No, seriously, we should observe this festival because God said we should and to show our non-accepting (of Yeshua) Brothers and Sisters that Messianic Jews do what God said we should do, that we follow the Torah and that being Born Again/ Messianic is not a different religion- it is what being Jewish is all about. It is the epitome of Judaism; to not just follow Torah and hope for a Messiah, but to know the Messiah and be part of God’s plan of redemption. Actually, it is beyond Judaism, it is beyond any religion- it is doing as God said we should do. It is following His commandments. It is being faithfully obedient.
Remember- God has no religion. If you say you believe in God and want to follow Him, to do as Yeshua did, then you better know Torah because that’s the User Manual for the program called Salvation.
When we pray this evening and throughout tomorrow, remember that you need to forgive yourself, too. Also understand that the solidarity we have with the unsaved Jewish people is in our prayers. Look at the prayers- they are often not asking for individual forgiveness, but for corporate forgiveness. The Prophets accepted responsibility for the sins of the people, the Cohen Ha Gadol (High Priest) transferred the sins of the people to the goat or bull to be sacrificed. We are not just asking for our individual forgiveness, but we are interceding for all the people, everywhere. This day is not just about you- it’s about all of us.

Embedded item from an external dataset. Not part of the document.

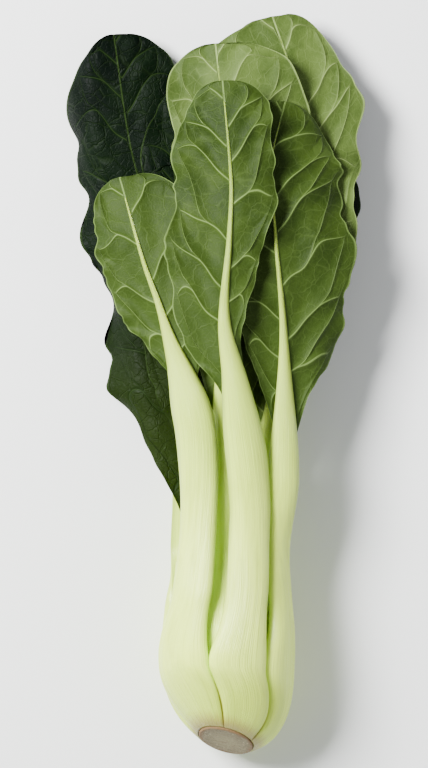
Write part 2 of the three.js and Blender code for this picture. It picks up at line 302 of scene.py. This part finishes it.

Lastly, let me ask you to think of Yom Kippur not just as a holy day, but as an every day activity. In Judaism this day is the culmination of the Days of Awe and leads us into the final festival of this time (Sukkot) when we (now clean) can enter into communion with God as our Fathers did, by living in Sukkot (Tabernacles, or tents.) After this week of intimate communion, we begin our cycle again with turning back the Torah (Simchat Torah) and starting our love affair with God, all over again.